Several observations are noteworthy for potential readers. The introductory essays for each faith community are generally well-written, scholarly, and thought-provoking as they challenge the reader to consider the implications of theology and denominational affiliation as well as the ramifications of that theology or affiliation for higher education. The use of footnotes also helps the reader track digressions and scholarly commentary without shuffling back and forth between endnotes and the text proper. The editors have attempted to provide a broad sampling both geographically and denominationally. By their own admission, funding limited the extent of the project (9). The work demonstrates high caliber scholarship in general and the editors have assembled a respectable team of scholars for the project. Accolades by historians Noll and Marsden further attest to the general quality of the book.
Second, it should be noted that the subtitle of the book, Strategies for Success in the Twenty-First Century, suggests to the reader that the work will include prescriptive strategies for institutional decision-making. However, the book is essentially descriptive of the state of the practice within selected colleges and universities. Though it might be said the book intends to leave the reader with varying options, the book subtitle suggests a more focused approach that will offer the reader specific strategies to be implemented in the impending millennium.
Third, the individual “house histories” employed as case examples are a scholarly mixed-bag. Many are well-written and evidence serious attention to historical detail. Drawing from the rich cultural, social, and intellectual milieu that founded and impacted these institutions, the writers provide the critical reader with a scholarly feast. Supplemented with archival documentation and primary source materials, these essays offer tremendous insight into the variables that brought the historic change described in the institutional story. However, other historical essays are somewhat lackluster and appear to rely heavily on secondary sources that take the reader in a predictable pattern from the institution’s “humble beginnings,” “to the struggle for identity and academic formation,” “to the emergence as a contemporary paradigm of excellence,” usually structured chronologically around presidential tenure. Thelin (1985) and Goodchild & Huk (1990), in their reviews of the scholarly literature, both refer to this historiographic approach in less than a positive light. (Thelin, “Beyond Background Music: Historical Research on Admissions and Access in Higher Education,” Higher Education: Handbook of Theory and Research 1 [New York: Agathon, 1985] 351; Goodchild and Huk, “The American College History: A Survey of Historiographic Schools and Analytic Approaches from the Nineteenth-Century to the Present,” Higher Education: Handbook of Theory and Research 6 [New York: Agathon, 1990] 221). In fairness to the editors, a call was made to the writers to be critical of the institution surveyed (2), yet many of the histories maintained remarkable predictability and lacked the requisite objectivity due to the writer’s current association with the institution.

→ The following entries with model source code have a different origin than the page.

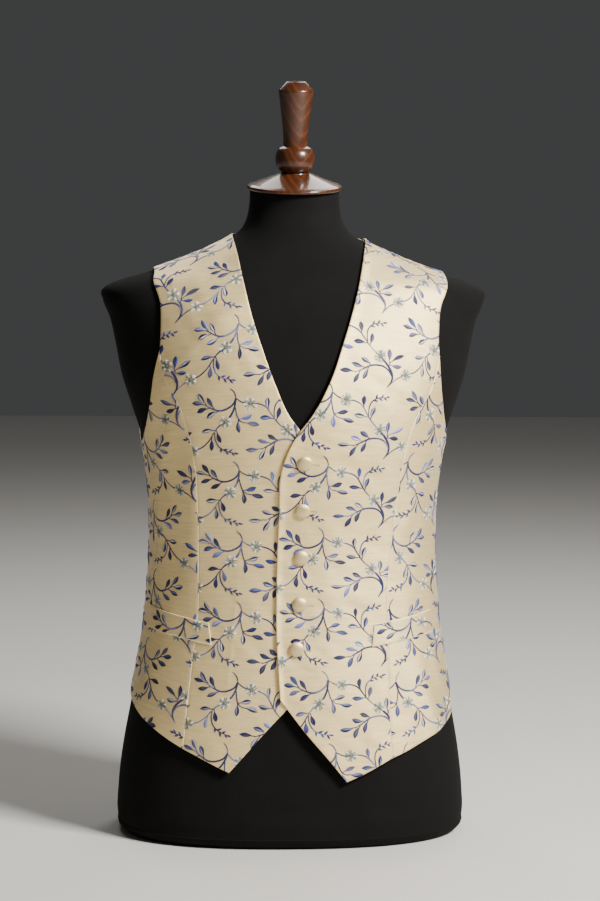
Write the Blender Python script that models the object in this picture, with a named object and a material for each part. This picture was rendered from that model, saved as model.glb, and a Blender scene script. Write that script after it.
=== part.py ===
"""Waistcoat of embroidered silk on a limbless dress form, at its real size.

Metres, +Z up. The form stands on the floor with the centre of its base at the
origin, and the fronts face -Y, so +X is the wearer's left. Every panel starts
as a patch laid on the form's surface, is moved out by the ease and gets its
thickness from there, so neighbouring panels share the points of their seam.
"""

import math

import bpy
import numpy as np

# Cloth: wall of the fronts and of the thinner back, gap at seams and over layers.
FRONT_WALL = 0.0020
BACK_WALL = 0.0012
WELT_WALL = 0.0014
SEAM_GAP = 0.0003
LAP_LIFT = 0.0028

# Where the over front comes down to the under front's level.
LAP_FADE_ACROSS = (0.030, 0.080)
LAP_FADE_HEIGHT = (0.505, 0.600)

# Buttons on the over front: diameter, height of the dome, and where they sit.
BUTTON_DIAMETER = 0.0175
BUTTON_HEIGHT = 0.0050
BUTTONS = (  # across, height
    (0.0065, 0.4580),
    (0.0045, 0.4020),
    (0.0035, 0.3460),
    (0.0020, 0.2910),
    (-0.0010, 0.2390),
)

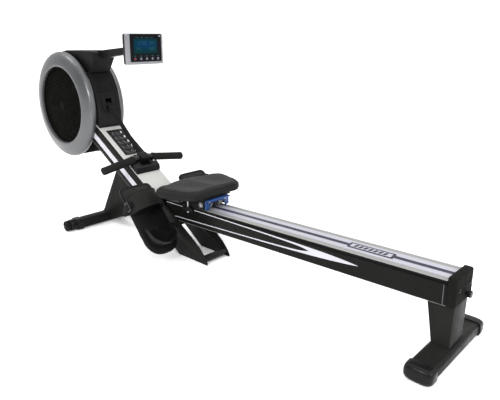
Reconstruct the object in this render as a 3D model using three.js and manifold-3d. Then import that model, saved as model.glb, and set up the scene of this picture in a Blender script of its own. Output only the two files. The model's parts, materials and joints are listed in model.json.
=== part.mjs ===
// Folding rowing machine, in millimetres.
// +Z is up, +X runs from the flywheel drum towards the rail's rear end, -Y is the rower's left.
// The drawing datum is the rail's rear end, on the floor, in the mid-plane. The outer group shifts
// it so that the origin is the middle of the footprint.
import * as THREE from 'three';
import { mergeVertices } from 'three/addons/utils/BufferGeometryUtils.js';
import Module from 'manifold-3d';

const wasm = await Module();
wasm.setup();

// ---------------------------------------------------------------- driving dimensions
const GAP = 0.3;
const DATUM_SHIFT = 1093.1;

const RAIL = { length: 1300, half: 59.4, height: 80.8, endZ: 263.6, slope: 0.02779 };
const TRACK = { inner: 8, outer: 46.3, depth: 1.5 };
const HINGE = { x: -1272, z: 196, bolt: 8 };

const BEAM = { x: -1700, z: 469, angle: THREE.MathUtils.degToRad(31.75), depth: 92.9 };
const PLATE = { inner: 62, outer: 66.3 };
const COVER_THICKNESS = 2;

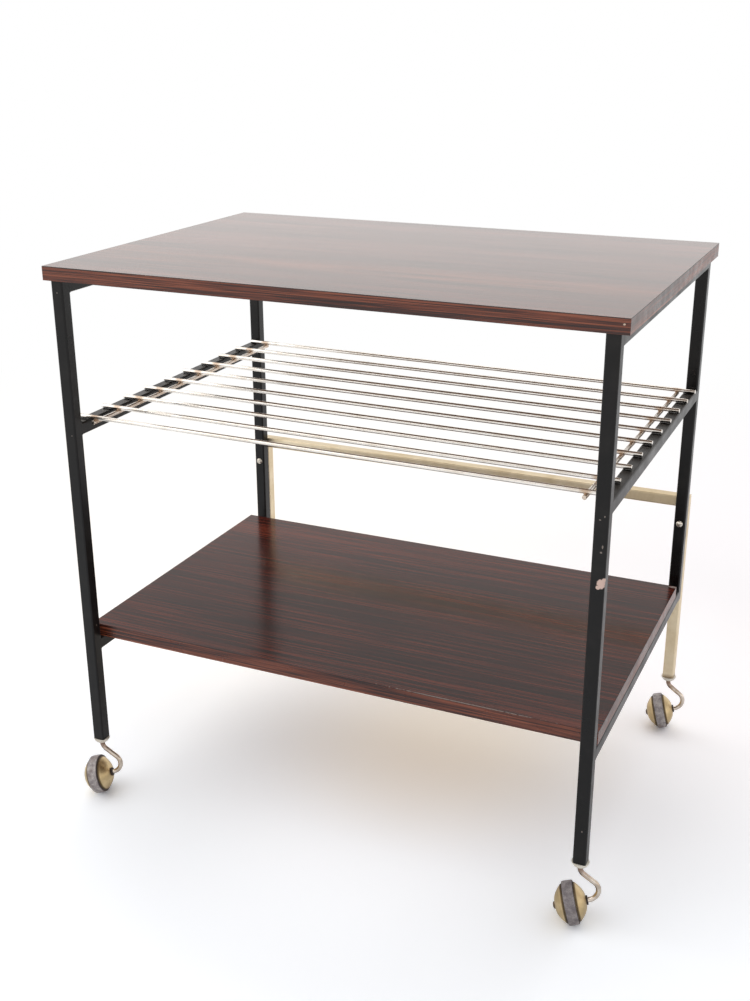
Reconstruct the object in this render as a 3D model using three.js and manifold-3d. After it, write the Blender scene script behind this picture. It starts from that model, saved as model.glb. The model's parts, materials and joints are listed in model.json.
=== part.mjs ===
// Serving trolley: a laminated top and shelf on two black tube side frames, a brass tube frame
// behind them, a lift-out rod rack and four swivelling dome casters.
// Millimetres, +Z up, the front towards -Y. The origin is the middle of the footprint on the floor.

import * as THREE from "three";
import { mergeVertices } from "three/addons/utils/BufferGeometryUtils.js";
import Module from "manifold-3d";

const wasm = await Module();
wasm.setup();

// Driving dimensions of the frame
const frameWidth = 645;
const frameDepth = 455;
const frontLegLength = 588;
const tubeSide = 15;
const tubeWall = 1.2;
const tubeCorner = 2.2;

// Heights below the underside of the top
const middleBarDrop = 168;
const bottomBarDrop = 448;
const brassBarDrop = 318;
const frameScrewBelowBrassBar = 33;

// Boards, set against the frame
const topSideOverhang = 8.5;
const topFrontOverhang = 2.5;
const topRearSetback = 5.5;
const topThickness = 16;
const shelfSideInset = 0.5;
const shelfFrontGap = 5;
const shelfRearGap = 20;
const shelfThickness = 16;
const laminateThickness = 0.8;
const backingThickness = 0.8;
const edgeBandThickness = 1;

// Rack, set against the frame
const rackEndInset = 2.5;
const rackRodCount = 10;
const rackRodFromLeg = 11.8;
const rackRodRadius = 2.5;
const rackRodRounding = 0.8;
const rackCrossInset = 11;
const rackCrossOverrun = 5;
const rackForwardShift = 1.5;
const rackSkewDegrees = -1;

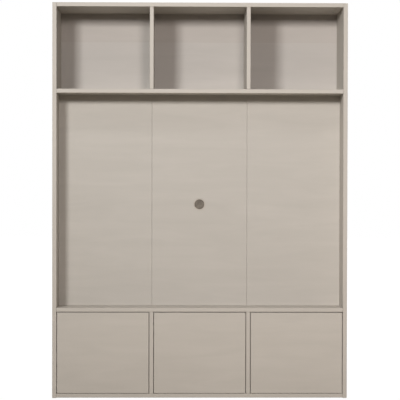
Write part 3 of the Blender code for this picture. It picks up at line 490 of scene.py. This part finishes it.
for word, sign in (("left", -1), ("right", 1)):
    for end, height in postSeat["z"].items():
        for pair, shift in (("outer", postSeat["spread"]), ("inner", -postSeat["spread"])):
            seats.append((f"{word}_post_screw_{end}_{pair}",
                          (sign * (postSeat["x"] + shift), postSeat["y"], height), (0, 1, 0), "cabinet"))
        seats.append((f"{word}_cleat_panel_screw_{end}", (sign * panelSeat["x"], postSeat["y"], height),
                      (0, 1, 0), "cabinet"))
    for end, height in sideSeat["z"].items():
        seats.append((f"{word}_cleat_side_screw_{end}", (sign * sideSeat["x"], sideSeat["y"], height),
                      (-sign, 0, 0), "cabinet"))
for name, seat, direction, body in seats:
    placeCopy(headPattern, name, facing(seat, direction), body)
bpy.data.objects.remove(headPattern)
print("screw heads set:", len(seats))

# Cam locks under the level boards draw the sides tight. Each is a casting, flush in its
# pocket, with a raised rim and a cross recess to turn it by. Its rim is picked to within the play.
camLock = {"radius": 0.0072, "below": 0.0003, "depth": 0.0132, "rim": 0.0011, "dish": 0.0006,
           "recessDepth": 0.0030, "recessLength": 0.0080, "recessWidth": 0.0014, "overcut": 0.0003,
           "rounding": 0.0003, "roundSegments": 3, "play": 0.0001, "sides": 32,
           "x": 0.743, "y": (-0.095, 0.0608)}
undersides = {"top": 2.123, "upper_shelf": 1.656, "niche_shelf": 0.470, "bottom": 0.004}
bpy.ops.object.select_all(action="DESELECT")
bpy.ops.mesh.primitive_cylinder_add(vertices=camLock["sides"], radius=camLock["radius"], depth=camLock["depth"],
                                    location=(0, 0, camLock["depth"] / 2))
camPattern = bpy.context.object
settle(camPattern)
bpy.ops.object.mode_set(mode="EDIT")
choose(camPattern, "FACE", lambda centre, normal: normal.z < -shaping["squarely"])
bpy.ops.mesh.inset(thickness=camLock["rim"])
bpy.ops.mesh.inset(thickness=camLock["dish"], depth=-camLock["dish"])
choose(camPattern, "EDGE", lambda a, b: max(a.z, b.z) < camLock["play"]
       and min(a.length, b.length) > camLock["radius"] - camLock["play"])
bpy.ops.mesh.bevel(offset=camLock["rounding"], segments=camLock["roundSegments"], affect="EDGES")
bpy.ops.object.mode_set(mode="OBJECT")
crossCut(camPattern, camLock["dish"] - camLock["overcut"], camLock["recessDepth"],
         camLock["recessLength"], camLock["recessWidth"])
settle(camPattern)
dress(camPattern, bareCasting)
camCount = 0
for board, level in undersides.items():
    for word, sign in (("left", -1), ("right", 1)):
        for place, depth in zip(("front", "rear"), camLock["y"]):
            placeCopy(camPattern, f"{board}_{word}_{place}_cam",
                      Matrix.Translation((sign * camLock["x"], depth, level + camLock["below"])), "cabinet")
            camCount += 1
bpy.data.objects.remove(camPattern)
print("cam locks set:", camCount)

# A push latch, moulded in grey: a plate under the shelf, a web with two ribs, and a barrel with
# a collar at its mouth. Drawn with the middle of the mouth at the origin.
latch = {"length": 0.0720, "barrelRadius": 0.0065, "waistRadius": 0.0059, "collar": 0.0080,
         "step": 0.0006, "endBand": 0.0040, "boreRadius": 0.0043, "boreDepth": 0.0430, "sides": 48,
         "webWidth": 0.0060, "webLow": 0.0046, "webInset": 0.0003,
         "plateWidth": 0.0300, "plateLow": 0.0117, "plateHigh": 0.0137, "corner": 0.0035, "cornerSegments": 6,
         "ribs": (0.0160, 0.0560), "ribWidth": 0.0220, "ribThickness": 0.0018, "ribTaper": 0.35,
         "screwAcross": 0.0108, "screwRadius": 0.0018, "screwTop": 0.0257, "screwSides": 16,
         "rounding": 0.00025, "mouth": 0.0253}
middlePlate = (latch["plateLow"] + latch["plateHigh"]) / 2
housingPattern = drawRound("latch", latch["sides"], 0, [
    (latch["boreRadius"], latch["boreDepth"]), (latch["boreRadius"], 0), (latch["barrelRadius"], 0),
    (latch["barrelRadius"], latch["collar"]), (latch["waistRadius"], latch["collar"] + latch["step"]),
    (latch["waistRadius"], latch["length"] - latch["endBand"] - latch["step"]),
    (latch["barrelRadius"], latch["length"] - latch["endBand"]), (latch["barrelRadius"], latch["length"])])
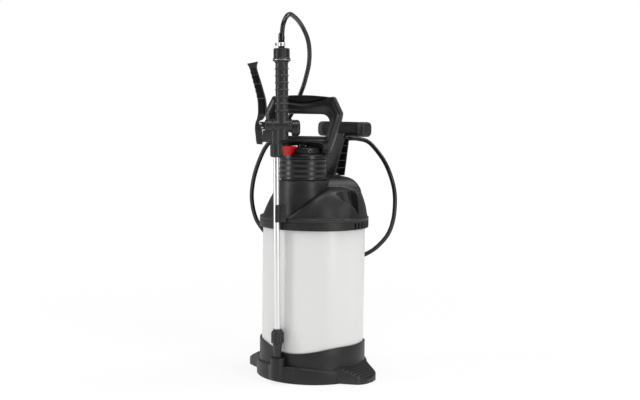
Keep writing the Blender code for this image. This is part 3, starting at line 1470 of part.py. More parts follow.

It might also be observed that the title, Models of Christian Higher Education, is relatively ambiguous. The editors assert that they “. . . deliberately selected institutions for this project that have strong academic reputations and that continue to work within the context of their historic faith commitments. This means that from the perspective of this book, each institution whose narrative appears in this volume is, in a fundamental sense, a success story” (2). Though geographic and theologic sample stratification is evident and justified in the text by the editorial team (3), the “academic reputation” qualification is left undefined. It would assist the reader to have further clarification of the sampling decision in this regard. Using the Carnegie Classification system, fifteen institutions were chronicled in the book. Only one represented doctoral-level categories (Doctoral University II), namely Pepperdine University, which was also the base institution of the two editors. One might wonder why other Christian doctoral level institutions were not considered, such as Biola University (also Doctoral University II) which has maintained a rich Christian heritage and resides in geographic proximity to Pepperdine University. Charges of institutional favoritism might be raised by some readers from colleges and universities excluded from the text but equally worthy of inclusion. On the other side of the scale, only one institution, Messiah College, was included in the Baccalaureate II classification, yet many smaller Christian liberal arts colleges fall into this category. Approximately half (N=8) of the included institutions are members in the Coalition of Christian Colleges and Universities (CCCU), which serves as the central association of Christian institutions of higher learning. Questions regarding the inclusion of seven institutions that fall outside the purview of the CCCU are justified. It is also worth noting that all of the institutions were American. Canadians, who share a similar ecclesiastical and educational heritage to their southern neighbors, might take issue with what appears to be an American bias, particularly if it is assumed that only “American” institutions are Models of Christian Higher Education (e.g., Trinity Western University in Langley, British Columbia—an Evangelical Free institution with a strong academic tradition).
Finally, some readers may question the definition of “Christian” employed in the book. It apparently makes no formal attempt to define the term theologically or ecclesiastically. It leaves the reader to assume the broadest possible definition for the sake of inclusiveness. Interestingly, the problem of religious “identity” as a tension point was best raised in the Catholic essay concerning the University of Portland (64-65).
This reviewer suggests that “Mosaics of Christian Higher Education” would have been a more appropriate title. Although lack of clarity regarding institutional inclusion, definition of academic reputation, and the mixed quality of institutional histories results in some disappointment, the overall tenor of the book is scholarly and enlightening. The massive sweep across the landscape of American church history and Christian higher education in the United States provides the reader with much to ponder. Though the book will likely receive a limited readership, those who read it will find rich intellectual material to consider. Models of Christian Higher Education represents the diversity that forms the mosaic of Christian higher education in America.